Selon une formule en vogue sur Forum Opéra, « beaucoup de gens vont me détester, mais » rêvons un peu. Rêvons d’un festival où l’on n’honorerait pas seulement un compositeur à travers les titres dûment approuvés, mais aussi à travers ses œuvres de jeunesse, jusqu’ici dissimulées avec presque autant de soin qu’une maladie honteuse. Rêvons d’un festival où l’on ne feindrait pas d’ignorer que ledit génie a eu un fils lui-même compositeur dont la production, sans atteindre les mêmes sommets, mérite quand même un coup d’oreille. C’est un rêve bien sûr, et le festival en question n’est sans doute pas près, hélas, de prendre ce genre d’orientation.

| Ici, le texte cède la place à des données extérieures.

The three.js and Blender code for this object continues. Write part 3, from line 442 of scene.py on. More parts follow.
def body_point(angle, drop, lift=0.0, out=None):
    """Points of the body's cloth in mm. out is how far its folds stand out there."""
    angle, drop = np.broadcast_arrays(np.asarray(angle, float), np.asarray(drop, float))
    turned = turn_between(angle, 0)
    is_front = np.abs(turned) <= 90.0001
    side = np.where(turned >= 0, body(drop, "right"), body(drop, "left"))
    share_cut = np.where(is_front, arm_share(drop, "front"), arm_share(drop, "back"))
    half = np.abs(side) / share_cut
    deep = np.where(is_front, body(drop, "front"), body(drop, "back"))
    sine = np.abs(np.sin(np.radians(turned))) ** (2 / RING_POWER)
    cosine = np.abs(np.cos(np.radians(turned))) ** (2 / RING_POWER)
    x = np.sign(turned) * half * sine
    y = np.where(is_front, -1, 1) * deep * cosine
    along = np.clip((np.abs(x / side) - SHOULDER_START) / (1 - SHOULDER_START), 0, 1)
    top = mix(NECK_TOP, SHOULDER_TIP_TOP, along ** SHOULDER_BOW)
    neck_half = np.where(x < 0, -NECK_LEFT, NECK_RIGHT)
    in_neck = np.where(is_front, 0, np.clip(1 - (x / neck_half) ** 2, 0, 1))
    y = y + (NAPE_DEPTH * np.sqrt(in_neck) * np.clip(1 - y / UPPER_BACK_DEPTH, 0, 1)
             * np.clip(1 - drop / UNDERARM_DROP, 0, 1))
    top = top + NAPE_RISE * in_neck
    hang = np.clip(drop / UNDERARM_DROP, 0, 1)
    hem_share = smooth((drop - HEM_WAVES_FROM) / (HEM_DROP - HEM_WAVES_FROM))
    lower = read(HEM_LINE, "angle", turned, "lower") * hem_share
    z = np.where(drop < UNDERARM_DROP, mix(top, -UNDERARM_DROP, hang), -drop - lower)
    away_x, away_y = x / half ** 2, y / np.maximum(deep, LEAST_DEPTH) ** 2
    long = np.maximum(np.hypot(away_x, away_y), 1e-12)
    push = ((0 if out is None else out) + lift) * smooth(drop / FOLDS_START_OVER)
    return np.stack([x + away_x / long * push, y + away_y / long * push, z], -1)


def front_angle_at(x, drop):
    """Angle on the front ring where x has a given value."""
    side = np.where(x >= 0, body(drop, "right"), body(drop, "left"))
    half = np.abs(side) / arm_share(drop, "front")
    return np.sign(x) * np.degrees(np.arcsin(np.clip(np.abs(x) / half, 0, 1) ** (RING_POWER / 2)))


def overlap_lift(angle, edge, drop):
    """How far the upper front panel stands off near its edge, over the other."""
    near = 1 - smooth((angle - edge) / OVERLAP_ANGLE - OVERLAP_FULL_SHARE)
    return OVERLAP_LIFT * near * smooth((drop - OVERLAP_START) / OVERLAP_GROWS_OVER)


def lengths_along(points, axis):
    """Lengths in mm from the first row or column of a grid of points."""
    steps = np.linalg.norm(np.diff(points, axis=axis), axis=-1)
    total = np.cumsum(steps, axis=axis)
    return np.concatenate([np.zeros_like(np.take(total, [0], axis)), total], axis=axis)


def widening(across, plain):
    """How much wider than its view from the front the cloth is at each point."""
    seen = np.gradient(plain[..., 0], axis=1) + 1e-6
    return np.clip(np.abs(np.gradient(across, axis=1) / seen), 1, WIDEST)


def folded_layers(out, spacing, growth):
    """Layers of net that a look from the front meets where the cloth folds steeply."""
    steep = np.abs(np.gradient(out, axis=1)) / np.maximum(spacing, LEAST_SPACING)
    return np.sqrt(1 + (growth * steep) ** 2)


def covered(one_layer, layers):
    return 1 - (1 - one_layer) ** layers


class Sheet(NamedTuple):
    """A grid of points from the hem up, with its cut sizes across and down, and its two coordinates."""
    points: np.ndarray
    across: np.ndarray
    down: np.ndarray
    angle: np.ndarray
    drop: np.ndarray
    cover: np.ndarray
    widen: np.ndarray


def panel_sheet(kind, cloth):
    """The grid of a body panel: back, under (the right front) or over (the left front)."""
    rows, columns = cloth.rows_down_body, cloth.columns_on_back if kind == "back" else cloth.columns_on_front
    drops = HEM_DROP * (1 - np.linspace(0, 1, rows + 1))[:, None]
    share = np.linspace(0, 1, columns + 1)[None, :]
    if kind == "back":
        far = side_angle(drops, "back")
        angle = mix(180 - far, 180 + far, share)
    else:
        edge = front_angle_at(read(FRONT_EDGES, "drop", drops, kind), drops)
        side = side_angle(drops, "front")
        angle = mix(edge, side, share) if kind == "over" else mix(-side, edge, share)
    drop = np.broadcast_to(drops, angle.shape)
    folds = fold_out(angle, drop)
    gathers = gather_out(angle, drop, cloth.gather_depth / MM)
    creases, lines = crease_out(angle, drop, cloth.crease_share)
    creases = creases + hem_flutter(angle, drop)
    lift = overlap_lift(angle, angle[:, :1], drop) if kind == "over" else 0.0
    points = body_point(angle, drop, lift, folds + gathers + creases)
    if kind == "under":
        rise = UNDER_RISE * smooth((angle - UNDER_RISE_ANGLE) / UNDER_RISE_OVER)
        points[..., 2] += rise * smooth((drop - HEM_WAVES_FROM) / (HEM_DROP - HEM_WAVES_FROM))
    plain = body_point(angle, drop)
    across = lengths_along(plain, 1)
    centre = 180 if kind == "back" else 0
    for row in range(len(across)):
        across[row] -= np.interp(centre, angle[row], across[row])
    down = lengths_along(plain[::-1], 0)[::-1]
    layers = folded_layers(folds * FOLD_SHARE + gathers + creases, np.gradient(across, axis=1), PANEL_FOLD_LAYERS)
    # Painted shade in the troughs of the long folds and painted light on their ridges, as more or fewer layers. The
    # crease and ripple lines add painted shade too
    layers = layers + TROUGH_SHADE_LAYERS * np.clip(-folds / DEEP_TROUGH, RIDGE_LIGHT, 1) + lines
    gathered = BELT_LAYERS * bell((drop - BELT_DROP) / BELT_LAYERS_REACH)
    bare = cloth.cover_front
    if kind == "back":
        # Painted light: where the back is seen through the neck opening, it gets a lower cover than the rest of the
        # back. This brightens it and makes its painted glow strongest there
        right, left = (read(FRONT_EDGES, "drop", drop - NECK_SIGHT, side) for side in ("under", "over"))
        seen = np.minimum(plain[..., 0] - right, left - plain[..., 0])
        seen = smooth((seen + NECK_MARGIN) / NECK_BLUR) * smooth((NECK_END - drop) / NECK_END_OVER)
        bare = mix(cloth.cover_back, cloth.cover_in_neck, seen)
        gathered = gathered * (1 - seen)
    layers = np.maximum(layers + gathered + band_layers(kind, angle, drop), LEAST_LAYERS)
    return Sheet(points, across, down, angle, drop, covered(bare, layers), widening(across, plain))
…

En attendant, donc, que les institutions les plus richement dotées s’intéressent à lui, réjouissons-nous de voir que Siegfried Wagner trouve ailleurs des défenseurs, grâce auquel il bénéficie d’un peu de cette poussière d’étoiles dans laquelle baignent son père et son grand-père. C’est à Bochum qu’a été monté en 2015 An Allem ist Hütchen Schuld !, pour le centenaire de la composition du onzième opéra parmi les dix-neuf qu’a conçus le petit-fils de Franz Liszt. Evidemment, ces opéras féeriques n’ont rien de révolutionnaire, mais l’on y entend de la fort belle musique, des mélodies entêtantes, imaginées et orchestrées par un véritable amoureux des voix. Avec Tout est de la faute de Petit-Chapeau, patchwork inspiré par une quarantaine de contes populaires allemands, on se situe entre Humperdinck, auprès de qui le jeune Siegi avait étudié, et le Dvořák de Roussalka.
De la poussière d’étoiles, il en faudrait à foison pour mettre en scène un opéra où l’on rencontre le Soleil, la Lune, une Etoile, la Mort, et plusieurs de ces Fées auxquelles un certain Richard W. avait consacré son premier opus lyrique. Dans la grande salle de l’université de Bochum où ce spectacle est donné, on tente de pallier le manque de moyens par l’usage de la vidéo et par un « minimalisme délibéré », et en exploitant davantage les aspects réalistes du livret, où l’on fait rouler des meules de fromage dès la première scène… Malgré tout, le résultat n’a rien de bien magique, et cette mise en espace réalisée devant l’orchestre peine à proposer un équivalent visuel à une action certes difficilement représentable (une autre production récente, visible sur YouTube, confirme que la tâche est ardue).
Heureusement, l’aspect musical est plus satisfaisant : comme toujours en Allemagne, même dans des villes moyennes, l’orchestre local est de qualité, et Lionel Friend en tire le meilleur. Le chœur de l’université de Bochum a beaucoup moins à faire puisqu’il n’intervient qu’à la toute fin de l’œuvre. Quant aux solistes, on s’était assuré la participation d’une chanteuse qui peut passer pour une véritable spécialiste de Siegfried Wagner, puisque la soprano Rebecca Brobert a interprété le premier rôle féminin dans Der Kobold (DVD Marco Polo sorti en 2009), Der Schmied von Marienburg (CD Marco Polo) et Der Heidenkönig. La voix a en effet quelque chose d’assez idéalement adapté à cette musique : ampleur sans lourdeur, force mais clarté. Face à elle, Hans-Georg Priese affronte avec aplomb la tessiture de Frieder, et l’on croit sans peine qu’il a pu être engagé comme doublure à Bayreuth pour Parsifal et Tannhäuser. La mezzo Julia Ostertag est assez convaincante dans le rôle de la méchante mère du héros ; pour la détestable Trude, riche sorcière qui s’oppose aux amours du couple central, Maarja Purga fait de son mieux mais il lui manque l’extrême grave d’un rôle tenu à la création par l’incomparable Sigrid Onegin. Autour de ces quatre rôles principaux s’affaire toute une équipe de chanteurs cumulant plusieurs personnages, parmi lesquels on signalera le timbre argentin d’Annamária Kászoni et les barytons Ralf Sauerbrey et Axel Wolloscheck.
En attendant qu’une grande scène, germanique ou pas, redonne sa chance à Siegfried Wagner, remercions Marco Polo de nous offrir cette occasion de voir ses œuvres et pas seulement de les entendre (pour l’oreille seule, CPO a déjà fait l’essentiel, avec une intégrale de l’œuvre pour orchestre en sept CD).